WASHINGTON (Reuters) – U.S. consumer prices accelerated in August amid a jump in the cost of gasoline and rental accommodation, signs of firming inflation that could allow further monetary policy tightening from the Federal Reserve this year.
Other data on Thursday showed an unexpected drop in the number of Americans filing applications for unemployment benefits last week. Though the data was impacted by hurricanes Harvey and Irma, the labor market remains healthy with increasing reports of worker shortages in some industries.

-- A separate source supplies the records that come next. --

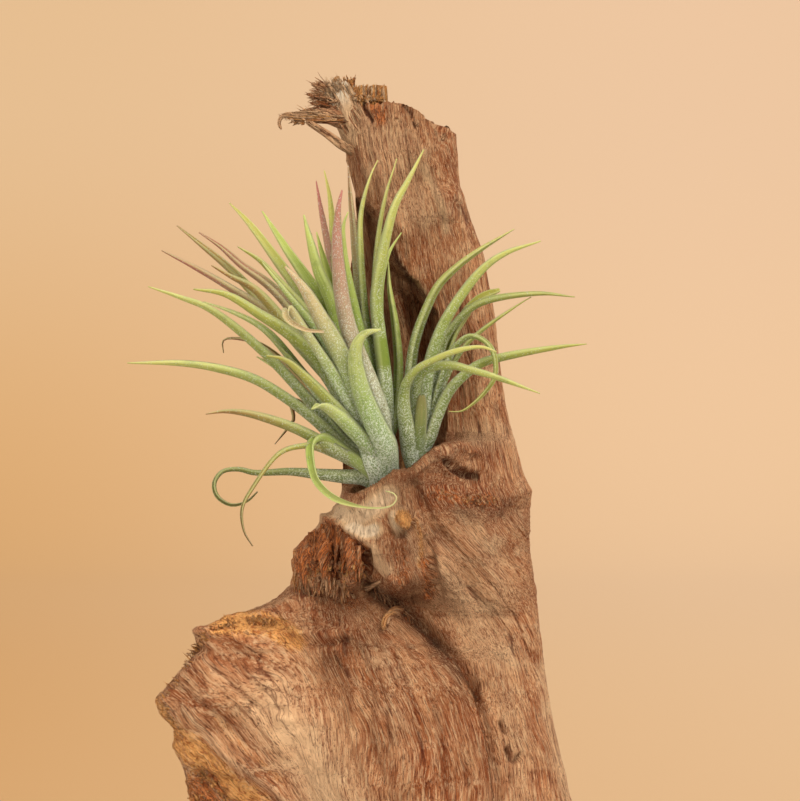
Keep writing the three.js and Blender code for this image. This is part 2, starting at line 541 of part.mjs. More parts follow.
function ringHeight(x, height) {
  if (height <= TOP_START) return height;
  const share = (height - TOP_START) / (TOP_RING - TOP_START);
  return TOP_START + share * (lookUp(TOP_EDGE, x) - TOP_START);
}

// The edges of the wood at a height, averaged over a spread up and down.
function softEdge(table, height, spread) {
  const shifts = [-1, -0.5, 0, 0.5, 1];
  return shifts.reduce((sum, shift) => sum + lookUp(table, height + shift * spread), 0) / shifts.length;
}

function fullnessAt(across) {
  return Math.max(0, 1 - Math.abs(2 * across - 1) ** EDGE_FULLNESS) ** (1 / EDGE_FULLNESS);
}

// The y of the wood's front at a place seen from the front.
function frontDepth(x, height) {
  const left = lookUp(LEFT_EDGE, height);
  const across = clamp((x - left) / (lookUp(RIGHT_EDGE, height) - left), 0, 1);
  return lookUp(SPINE, height) - frontReach(x, height) * fullnessAt(across);
}

// The ring's share 0 to 1 from the left edge to the right, drawn towards the seam.
function seamShare(share, height) {
  const left = lookUp(LEFT_EDGE, height);
  const right = lookUp(RIGHT_EDGE, height);
  const seam = height < SEAM_LINE.at(-1)[0] ? (lookUp(SEAM_LINE, height) - left) / (right - left) : 0.5;
  const drawn = lookUp(SEAM_SHARE, height);
  return share < drawn ? (share / drawn) * seam : lerp(seam, 1, (share - drawn) / (1 - drawn));
}

function woodRing(height) {
  const ring = [];
  for (let step = 0; step < 2 * RING_STEPS; step += 1) {
    const angle = (Math.PI * step) / RING_STEPS; // front first, from left to right
    const share = 0.5 - 0.5 * Math.cos(angle);
    if (step <= RING_STEPS) {
      const x = lerp(lookUp(LEFT_EDGE, height), lookUp(RIGHT_EDGE, height), seamShare(share, height));
      ring.push(new THREE.Vector3(x, frontDepth(x, height), ringHeight(x, height)));
    } else {
      const fullness = fullnessAt(share);
      const spread = BACK_SOFTNESS * Math.min(1, fullness);
      const x = lerp(softEdge(LEFT_EDGE, height, spread), softEdge(RIGHT_EDGE, height, spread), share);
      const y = lookUp(SPINE, height) + lookUp(BACK_REACH, height) * fullness * backSwell(x, height);
      ring.push(new THREE.Vector3(x, y, ringHeight(x, height)));
    }
  }
  return ring;
}

// A tapered strand of broken fibres with ragged corners.
function strandSolid({ path, widths, flat, sides }) {
  const curve = new THREE.CatmullRomCurve3(path.map((point) => new THREE.Vector3(...point)));
  const steps = Math.max(2, path.length);
  const frames = carriedFrames(curve, steps, new THREE.Vector3(0, 1, 0));
  const rings = frames.map(({ along, centre, side, normal }) => {
    const halfWidth = lerp(widths[0], widths[1], along) / 2;
    return Array.from({ length: sides }, (_, index) => {
      const angle = (2 * Math.PI * (index + 0.3)) / sides;
      const ragged = 1 + STRAND_RAG * Math.sin(5 * index + 9 * along);
      return centre.clone()
        .addScaledVector(side, Math.cos(angle) * halfWidth * ragged)
        .addScaledVector(normal, Math.sin(angle) * halfWidth * flat * ragged);
    });
  });
  return solidFrom(ringGeometry(rings));
}

function driftwood() {
  const rings = [];
  RINGS_PER_STRETCH.forEach(([from, to, count], stretch) => {
    const last = stretch === RINGS_PER_STRETCH.length - 1 ? count : count - 1;
    for (let ring = 0; ring <= last; ring += 1) rings.push(woodRing(lerp(from, to, ring / count)));
  });
  const pit = new THREE.SphereGeometry(1, 16, 12);
  pit.scale(PIT_RADIUS.x, PIT_RADIUS.y, PIT_RADIUS.z);
  pit.translate(PIT_CENTRE.x, PIT_CENTRE.y, PIT_CENTRE.z);
  let wood = solidFrom(ringGeometry(rings)).subtract(solidFrom(pit));
  const ledgeStrands = LEDGE_STRANDS.map((strand) => ({
    ...strand,
    path: strand.path.map(([x, clear, height]) => [x, frontDepth(x, height) - clear, height]),
  }));
  for (const strand of [...TOP_STRANDS, ...ledgeStrands]) wood = wood.add(strandSolid(strand));
  return new THREE.Mesh(geometryFrom(wholeBody(wood)), DRIFTWOOD);
}

// --------------------------------------------------------------- the plant

// How far a curve's direction turns in all, in full turns.
function turnsOf(curve) {
  const tangents = Array.from({ length: 25 }, (_, index) => curve.getTangentAt(index / 24));
  const bends = tangents.slice(1).map((tangent, index) => tangent.angleTo(tangents[index]));
  return bends.reduce((sum, bend) => sum + bend, 0) / (2 * Math.PI);
}

// One channelled, tapering leaf: a five-cornered crescent carried along its path.
function leafSolid({ width, curve, inward, taper = FULL_TAPER }) {
  const wanted = curve.getLength() * LEAF_STEPS_PER_MM + turnsOf(curve) * LEAF_STEPS_PER_TURN;
  const steps = clamp(Math.round(wanted), ...LEAF_STEPS);
  const rings = carriedFrames(curve, steps, inward).map(({ along, centre, side, normal }) => {
    const blade = Math.max(THINNEST, width * lookUp(taper, along));
    const thickness = Math.max(THINNEST, blade * BLADE_THICKNESS);
    const outer = -blade * CHANNEL_DEPTH;
    const corners = [
      [-0.5 * blade, blade * CHANNEL_RISE], [-BACK_HALF * blade, outer], [BACK_HALF * blade, outer],
      [0.5 * blade, blade * CHANNEL_RISE], [0, outer + thickness],
    ];
    return corners.map(([across, up]) => (
      centre.clone().addScaledVector(side, across).addScaledVector(normal, up)
    ));
  });
  return solidFrom(ringGeometry(rings));
}

// A parabola with the given values at 0, one half and 1.
function arcThrough([start, middle, end]) {
  const handle = 2 * middle - (start + end) / 2;
  return (along) => (1 - along) ** 2 * start + 2 * along * (1 - along) * handle + along ** 2 * end;
}

function drawnCurve({ path, reach }, root) {
  const arc = arcThrough(reach);
  const points = path.map(([x, height], index) => {
    const along = index / (path.length - 1);
    return new THREE.Vector3(x, arc(along), height);
  });
  return new THREE.CatmullRomCurve3([root, ...points], false, "centripetal");
}

function inwardOf(curve, stock) {
  const axis = stock.head.clone().sub(stock.foot).normalize();
  const out = curve.getPointAt(0.6).sub(stock.foot);
  return out.addScaledVector(axis, -out.dot(axis)).negate().normalize();
}

function farLeaves(stock) {
  const random = seededRandom(FAR_LEAVES.seed);
  const between = ([low, high]) => lerp(low, high, random());
  return Array.from({ length: FAR_LEAVES.count }, (_, index) => {
    const turn = Math.PI * lerp(...FAR_LEAVES.turn, (index + 0.5 * random()) / FAR_LEAVES.count);
    const lift = between(FAR_LEAVES.lift);
    const length = between(FAR_LEAVES.length);
    const out = new THREE.Vector3(Math.cos(turn), Math.sin(turn), 0);
    const root = stock.foot.clone().lerp(stock.head, between(FAR_LEAVES.root));
    const rise = new THREE.Vector3(0, 0, length * Math.sin(lift));
    const tip = root.clone().addScaledVector(out, length * Math.cos(lift)).add(rise);
    const lifted = new THREE.Vector3(0, 0, between(FAR_LEAVES.sag));
    const knee = root.clone().lerp(tip, FAR_LEAVES.knee).add(lifted);
    return { width: between(FAR_LEAVES.width), curve: new THREE.QuadraticBezierCurve3(root, knee, tip) };
  });
}

function stockSolid({ foot, head, radius }) {
  const axis = head.clone().sub(foot);
  const stock = new THREE.CapsuleGeometry(radius, axis.length() - 2 * radius, 4, 10);
  const upright = new THREE.Vector3(0, 1, 0);
  stock.applyQuaternion(new THREE.Quaternion().setFromUnitVectors(upright, axis.clone().normalize()));
  stock.translate(...foot.clone().lerp(head, 0.5).toArray());
  return solidFrom(stock);
}

function rosette(leaves, stock, further, material) {
  const drawn = leaves.map((leaf) => {
    const [, start] = leaf.path[0];
    const share = (start - stock.foot.z - ROOT_DROP) / (stock.head.z - stock.foot.z);
    const curve = drawnCurve(leaf, stock.foot.clone().lerp(stock.head, clamp(share, ...ROOT_SHARE)));
    return { width: leaf.width, taper: leaf.taper, curve };
  });
  let plant = stockSolid(stock);
  for (const leaf of [...drawn, ...further]) {
    plant = plant.add(leafSolid({ ...leaf, inward: inwardOf(leaf.curve, stock) }));
  }
  return new THREE.Mesh(geometryFrom(wholeBody(plant)), material);
}

// ---------------------------------------------------------------- assembly

const group = new THREE.Group();
const parts = {
  driftwood: driftwood(),
  rosette_main: rosette(MAIN_LEAVES, MAIN_STOCK, farLeaves(MAIN_STOCK), SILVER_LEAF),
  rosette_side: rosette(SIDE_LEAVES, SIDE_STOCK, [], GREEN_LEAF),
};
for (const [name, mesh] of Object.entries(parts)) {
  mesh.name = name;
  group.add(mesh);
}

export default group;
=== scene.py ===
"""An air plant growing from a pit in a piece of driftwood, dressed for a soft studio picture.

Sizes are written in millimetres, as the object would be measured, and become metres where
Blender takes them. The viewer is on -Y, and +Z is up.
"""

import logging
import math
from collections.abc import Callable
from dataclasses import dataclass, field
from enum import Enum

import bpy
import numpy as np
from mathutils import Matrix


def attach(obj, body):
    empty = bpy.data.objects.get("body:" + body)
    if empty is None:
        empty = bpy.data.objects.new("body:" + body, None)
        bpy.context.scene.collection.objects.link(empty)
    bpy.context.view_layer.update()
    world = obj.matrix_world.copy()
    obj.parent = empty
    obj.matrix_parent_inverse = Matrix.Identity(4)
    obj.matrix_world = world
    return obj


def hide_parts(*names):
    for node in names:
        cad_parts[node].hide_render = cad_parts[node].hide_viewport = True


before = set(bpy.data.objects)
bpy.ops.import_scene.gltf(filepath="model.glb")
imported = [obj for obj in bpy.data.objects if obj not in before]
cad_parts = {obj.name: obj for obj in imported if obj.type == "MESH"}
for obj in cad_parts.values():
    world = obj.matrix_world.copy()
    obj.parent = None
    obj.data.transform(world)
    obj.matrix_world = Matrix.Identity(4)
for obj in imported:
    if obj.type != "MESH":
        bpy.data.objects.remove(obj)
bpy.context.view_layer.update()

MM = 0.001
TINY = 1e-9
CURVE_STEPS = 24
LATTICE_PRIMES = (73856093, 19349663, 83492791)
SEED_PRIME = 26544357
MIXING_PRIME = 1274126177
FINER = 2.03
WEAKER = 0.55
LAYER_SHIFT = 17.3
RANDOM_FACTOR = 1664525
RANDOM_STEP = 1013904223
RANDOM_RANGE = 2**32
# the colour marks: real stains and tints, with painted shade in recesses and under overhangs, and painted
# light on one pale patch
TINTS = ("dark_wood_and_painted_shade", "pale", "orange", "rust", "painted_recess_shade", "crack")

Array = np.ndarray
Span = tuple[float, float]
Point = tuple[float, float, float]
Colour = tuple[float, float, float]
Table = tuple[Span, ...]
Heights = tuple[tuple[str, float], ...]
Socket = bpy.types.NodeSocket
Material = bpy.types.Material
Piece = bpy.types.Object
Random = np.random.Generator
log = logging.getLogger("air_plant")


# ---- helpers


def look_up(table: Table, key: Array | float) -> Array:
    """Reads a table of (key, value) rows, in rising order of key, in straight lines between them."""
    keys, values = zip(*table)
    return np.interp(key, keys, values)


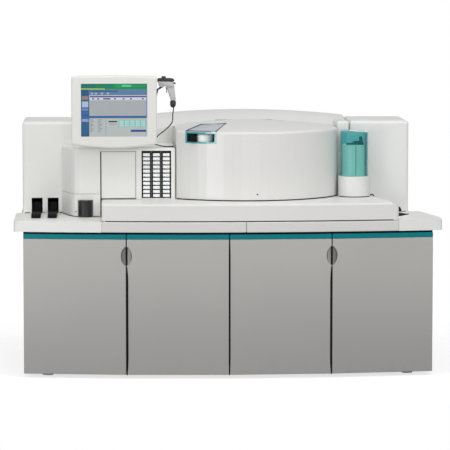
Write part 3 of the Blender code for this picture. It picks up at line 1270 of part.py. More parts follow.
def make_scanner(scanner_x):
    middle = front_y + SCANNER_BACK
    thick = SCANNER_HEAD_THICK / 2
    foot = SCANNER_HEAD_FOOT
    top = foot + SCANNER_HEAD_HEIGHT
    end = scanner_x + SCANNER_HEAD_LENGTH
    long = SCANNER_HEAD_LENGTH
    high = SCANNER_HEAD_HEIGHT
    shares = ((0.0, 0.34), (0.11, 0.0), (0.88, 0.0), (0.99, 0.09), (1.0, 0.20), (0.91, 0.40), (0.90, 0.72), (0.87, 0.93),
              (0.80, 1.0), (0.04, 1.0), (0.0, 0.92))
    view = [(scanner_x + long * across, foot + high * up) for across, up in shares]
    body = prism("scanner_body", view, "y", middle - thick, middle + thick, "white")
    soften(body, high / 8, 1, 50.0)
    knob = box("scanner_knob", (scanner_x + long * 0.23, scanner_x + long * 0.46), (middle - thick * 0.6, middle + thick * 0.6),
               (top - NUDGE * 4, top + SCANNER_KNOB_RISE), "white")
    soften(knob, SCANNER_KNOB_RISE / 4, 1)
    low = foot - SCANNER_GRIP_LENGTH
    grip_places = ((0.485, 0.30), (0.760, -1.0), (1.0, -1.0), (0.885, 0.30))
    grip_view = [(scanner_x + long * across, foot + (high if up > 0 else SCANNER_GRIP_LENGTH) * up)
                 for across, up in grip_places]
    grip_x = grip_view[0][0]
    grip = prism("scanner_grip", grip_view, "y", middle - SCANNER_GRIP_THICK / 2, middle + SCANNER_GRIP_THICK / 2, "white")
    soften(grip, SCANNER_GRIP_THICK / 5, 1)
    boot_x, _, boot_end = boot_place(scanner_x)
    boot = bar("scanner_boot", (boot_x, middle, low + NUDGE * 2), (boot_x, middle, boot_end),
               SCANNER_BOOT_RADIUS, 12, "black", CORD_RADIUS * 1.8)
    fuse(body, knob, grip, boot)
    trigger_x = grip_x - TRIGGER_WIDTH / 2
    trigger_top = foot - GAP * 4
    trigger_view = [(trigger_x, trigger_top), (trigger_x + TRIGGER_WIDTH / 3, trigger_top - TRIGGER_HEIGHT * 0.6),
                    (trigger_x + TRIGGER_WIDTH / 5, trigger_top - TRIGGER_HEIGHT),
                    (trigger_x + TRIGGER_WIDTH, trigger_top - TRIGGER_HEIGHT), (trigger_x + TRIGGER_WIDTH, trigger_top)]
    trigger = prism("scanner_trigger", trigger_view, "y", middle - TRIGGER_THICK / 2, middle + TRIGGER_THICK / 2, "black")
    room_view = [(trigger_x - NUDGE, trigger_top + GAP * 2), (trigger_x - NUDGE, trigger_top - TRIGGER_HEIGHT - NUDGE),
                 (trigger_x + TRIGGER_WIDTH * 1.7, trigger_top - TRIGGER_HEIGHT - NUDGE),
                 (trigger_x + TRIGGER_WIDTH * 1.7, trigger_top + GAP * 2)]
    room = prism("trigger_room", room_view, "y", middle - TRIGGER_THICK / 2 - GAP * 2, middle + TRIGGER_THICK / 2 + GAP * 2, "dark")
    cut(body, room)
    lift = joint_at("scanner_lift", (boot_x, middle, foot))
    press = joint_at("trigger_press", (trigger_x, middle, trigger_top))
    carry(lift, body, knob, grip, boot, room)
    carry(press, trigger)


def boot_place(scanner_x):
    """Tip of the boot where the cord leaves the scanner's handle."""
    boot_x = scanner_x + SCANNER_HEAD_LENGTH - SCANNER_BOOT_RADIUS
    return boot_x, front_y + SCANNER_BACK, SCANNER_HEAD_FOOT - SCANNER_GRIP_LENGTH - SCANNER_BOOT_LENGTH


def cord_route(scanner_x):
    """The cord hangs from the boot to the guide's eye, and runs on from below the eye to its grommet."""
    boot = Vector(boot_place(scanner_x))
    eye = Vector(guide_place())
    start = boot - Vector((0.0, 0.0, GAP))
    slant = Vector((0.657, 0.0, 0.754))
    stop = eye + slant * (GUIDE_RADIUS + GAP)
    fall = start.z - stop.z
    hang = [start]
    for down, back, drift in ((0.07, 0.0, 0.0), (0.20, 0.0, 0.02), (0.44, 0.12, -0.03), (0.66, 0.40, -0.01), (0.83, 0.72, 0.02)):
        hang.append(Vector((mix(start.x, stop.x, back) - drift * fall, mix(start.y, stop.y, back), start.z - fall * down)))
    hang += [stop + slant * CORD_BEND, stop]

    x, y = grommet_place()
    lie_z = BLOCK_TOP + GAP * 2 + CORD_RADIUS
    end = Vector((x - GROMMET_RADIUS - GAP, y, lie_z))
    from_y = eye.y + CORD_BEND * 0.9
    top = eye.z - GUIDE_RADIUS - GAP
    lie = [Vector((eye.x, from_y, top))]
    for across, down in ((0.07, 0.38), (0.29, 0.71), (0.62, 0.93), (0.95, 1.0)):
        lie.append(Vector((eye.x + CORD_BEND * across, from_y, top - CORD_BEND * down)))
    last = lie[-1]
    for along, sink in ((0.10, 0.10), (0.27, 0.45), (0.46, 0.74), (0.65, 0.93), (0.83, 1.0)):
        lie.append(Vector((mix(last.x, end.x, along), mix(last.y, end.y, along), mix(last.z, end.z, sink))))
    lie.append(end)
    return hang, lie


def make_cord(scanner_x):
    x, y = grommet_place()
    grommet = disc("cord_grommet", (x, y), GROMMET_RADIUS, (BLOCK_TOP + GAP, BLOCK_TOP + GROMMET_HEIGHT), 12, "black")
    soften(grommet, GROMMET_HEIGHT / 4, 1)
    hang, lie = cord_route(scanner_x)
    for name, points in (("scanner_cord", hang), ("block_cord", lie)):
        tube(name, points)


def tube(name, points):
    curve = bpy.data.curves.new(name, "CURVE")
    curve.dimensions = "3D"
    curve.bevel_depth = CORD_RADIUS
    curve.bevel_resolution = 2
    curve.use_fill_caps = True
    smooth = through(points, 4)
    line = curve.splines.new("POLY")
    line.points.add(len(smooth) - 1)
    for knot, place in zip(line.points, smooth):
        knot.co = (*place, 1.0)
    curve.materials.append(finish("black"))
    thing = bpy.data.objects.new(name, curve)
    bpy.context.scene.collection.objects.link(thing)
    return thing


def through(points, steps):
    """A smooth curve through the points, read at even shares between them."""
    knots = [Vector(point) for point in points]
    ends = [knots[0] * 2 - knots[1]] + knots + [knots[-1] * 2 - knots[-2]]
    places = []
    for index in range(1, len(ends) - 2):
        a, b, c, d = ends[index - 1:index + 3]
        for step in range(steps):
            s = step / steps
            places.append((b * 2 + (c - a) * s + (a * 2 - b * 5 + c * 4 - d) * s ** 2
                           + (b * 3 - a - c * 3 + d) * s ** 3) / 2)
    places.append(knots[-1])
    return places


def main():
    for thing in list(bpy.data.objects):
        bpy.data.objects.remove(thing, do_unlink=True)
    make_cabinet()
    make_contents()
    for number, hinge_x, free_x in door_places():
        make_door(number, hinge_x, free_x)
    make_worktop()
    make_fascia()
    make_deck()
    make_towers()
    make_lanes()
    make_hood()
    make_lid()
    make_mechanism()
    make_column()
    make_magazine()
    make_turret()
    scanner_x = make_monitor()
    make_scanner(scanner_x)
    make_cord(scanner_x)


main()
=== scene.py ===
import math

import bmesh
import bpy
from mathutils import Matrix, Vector


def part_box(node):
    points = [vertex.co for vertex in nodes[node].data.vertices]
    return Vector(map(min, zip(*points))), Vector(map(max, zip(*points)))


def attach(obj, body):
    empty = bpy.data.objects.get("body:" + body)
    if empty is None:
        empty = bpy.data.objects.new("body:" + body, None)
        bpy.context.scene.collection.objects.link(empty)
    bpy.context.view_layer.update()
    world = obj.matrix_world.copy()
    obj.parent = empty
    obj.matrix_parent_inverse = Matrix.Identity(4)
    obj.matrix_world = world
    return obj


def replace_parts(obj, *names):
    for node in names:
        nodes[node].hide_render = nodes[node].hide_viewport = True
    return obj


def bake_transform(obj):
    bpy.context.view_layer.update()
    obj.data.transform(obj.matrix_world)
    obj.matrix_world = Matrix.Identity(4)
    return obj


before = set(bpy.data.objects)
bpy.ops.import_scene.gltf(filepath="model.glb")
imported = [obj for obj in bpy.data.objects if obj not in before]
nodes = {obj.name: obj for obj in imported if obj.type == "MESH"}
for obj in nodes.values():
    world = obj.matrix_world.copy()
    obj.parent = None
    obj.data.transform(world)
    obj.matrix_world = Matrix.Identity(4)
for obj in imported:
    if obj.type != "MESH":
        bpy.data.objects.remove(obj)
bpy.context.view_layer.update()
print("frame loaded with", len(nodes), "nodes")


def link(name, data):
    thing = bpy.data.objects.new(name, data)
    bpy.context.scene.collection.objects.link(thing)
    return thing


def turnAlong(thing, line):
    thing.rotation_mode = "QUATERNION"
    thing.rotation_quaternion = line.to_track_quat("-Z", "Y")


# camera: the photograph is 450 pixels wide, taken with a long lens from about 14 m
camera = {"aim": (-0.021, -0.55, 0.78), "distance": 14.4, "azimuth": -2.5, "elevation": 5.35,
          "focalPixels": 2840, "photoPixels": 450, "sensor": 36.0, "farthest": 100}


def placeCamera():
    azimuth = math.radians(camera["azimuth"])
    elevation = math.radians(camera["elevation"])
    back = Vector((math.sin(azimuth) * math.cos(elevation), -math.cos(azimuth) * math.cos(elevation),
                   math.sin(elevation)))
    data = bpy.data.cameras.new("photoCamera")
    data.sensor_width = camera["sensor"]
    data.lens = camera["focalPixels"] / camera["photoPixels"] * camera["sensor"]
    data.clip_end = camera["farthest"]
    holder = link("photoCamera", data)
    holder.location = Vector(camera["aim"]) + back * camera["distance"]
    turnAlong(holder, -back)
    bpy.context.scene.camera = holder


placeCamera()
bpy.context.scene.view_settings.view_transform = "Standard"
print("camera placed")

# cords: the upper one hangs from the hand scanner's boot to the guide's eye, the lower one runs on to its grommet
cordTable = {
    "scannerCord": {
        "replaces": "scanner_cord", "from": "scanner", "lay": "hanging",
        "points": [(-0.275, -0.29, 1.3627), (-0.275, -0.29, 1.3508), (-0.2784, -0.29, 1.3287),
                   (-0.2818, -0.2873, 1.2879), (-0.3128, -0.281, 1.2505), (-0.3496, -0.2738, 1.2216),
                   (-0.3666, -0.2675, 1.201), (-0.3739, -0.2675, 1.1928)]},
    "blockCord": {
        "replaces": "block_cord", "from": None, "lay": "loose",
        "points": [(-0.378, -0.2576, 1.1817), (-0.3772, -0.2576, 1.1775), (-0.3748, -0.2576, 1.1739),
                   (-0.3712, -0.2576, 1.1715), (-0.3675, -0.2576, 1.1707), (-0.3596, -0.2566, 1.1696),
                   (-0.3461, -0.255, 1.1656), (-0.331, -0.2532, 1.1623), (-0.316, -0.2514, 1.1601),
                   (-0.3017, -0.2496, 1.1593), (-0.2882, -0.248, 1.1593)]},
}
cordLook = {"radius": 0.0027, "steps": 4, "sides": 14, "sharp": 1.0}


# a smooth curve through the points
def through(points, steps):
    knots = [Vector(point) for point in points]
    ends = [knots[0] * 2 - knots[1]] + knots + [knots[-1] * 2 - knots[-2]]
    places = []
    for index in range(1, len(ends) - 2):
        a, b, c, d = ends[index - 1:index + 3]
        for step in range(steps):
            s = step / steps
            places.append((b * 2 + (c - a) * s + (a * 2 - b * 5 + c * 4 - d) * s ** 2
                           + (b * 3 - a - c * 3 + d) * s ** 3) / 2)
    places.append(knots[-1])
    return places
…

The Labor Department said its Consumer Price Index rose 0.4 percent last month after edging up 0.1 percent in July. August’s gain was the largest in seven months and lifted the year-on-year increase in the CPI to 1.9 percent from 1.7 percent in July.
Economists had forecast the CPI rising 0.3 percent in August and climbing 1.8 percent year-on-year. The Labor Department said Harvey had a “very small effect on survey response rates in August.”
Gasoline prices surged 6.3 percent, the biggest gain since January, after being unchanged in July. Further increases are likely in September after Harvey forced temporary closures of refineries. Labor Department officials said it was difficult to say whether the storm, which slammed Texas toward the end of August, impacted on gasoline prices last month.
Stripping out the volatile food and energy components, consumer prices increased 0.2 percent in August. That followed four straight monthly increases of 0.1 percent.
In the 12 months through August, the so-called core CPI rose 1.7 percent. The year-on-year core CPI has now increased by the same margin for four straight months.
CORE CPI PICKS UP
While Fed officials are likely to treat the gasoline-driven rise in the CPI as temporary, they could take comfort in the pickup in the monthly core CPI.
The Fed’s preferred inflation measure is the personal consumption expenditures (PCE) price index excluding food and energy. The annual increase in the core PCE has consistently undershot the U.S. central bank’s 2 percent inflation target since mid-2012. The core PCE rose 1.4 percent in July, the smallest year-on-year increase since December 2015.
The dollar rose against a basket on currencies on the CPI data, while prices for U.S. Treasuries fell. U.S. stock index futures extended losses.
Economists expect the Fed will announce a plan to start reducing its $4.2 trillion portfolio of Treasury bonds and mortgage-backed securities at its Sept. 19-20 policy meeting.
Low inflation, despite the labor market being near full employment, is seen causing the Fed to delay raising rates for a third time this year until December.
In a second report on Thursday, the Labor Department said
initial claims for state unemployment benefits declined 14,000 to a seasonally adjusted 284,000 for the week ended Sept. 9.
Claims have now been below 300,000, a threshold associated with a robust labor market, for 132 consecutive weeks. That is the longest such stretch since 1970, when the labor market was smaller. Economists had forecast claims rising to 300,000 in the latest week.
In addition to high gasoline prices, inflation in August also was lifted by a 0.4 percent increase in the cost of rental accommodation. Owners’ equivalent rent of primary residence rose 0.3 percent after advancing by the same margin in July.
There were also increases in the cost of food, prescription medication, doctor and hospital visits. Prices for apparel rose last month as did the cost of household furnishings.
But the cost of mobile phone services continued to fall as did prices for used cars and trucks. Price wars by mobile phone service providers have contributed to restraining inflation growth.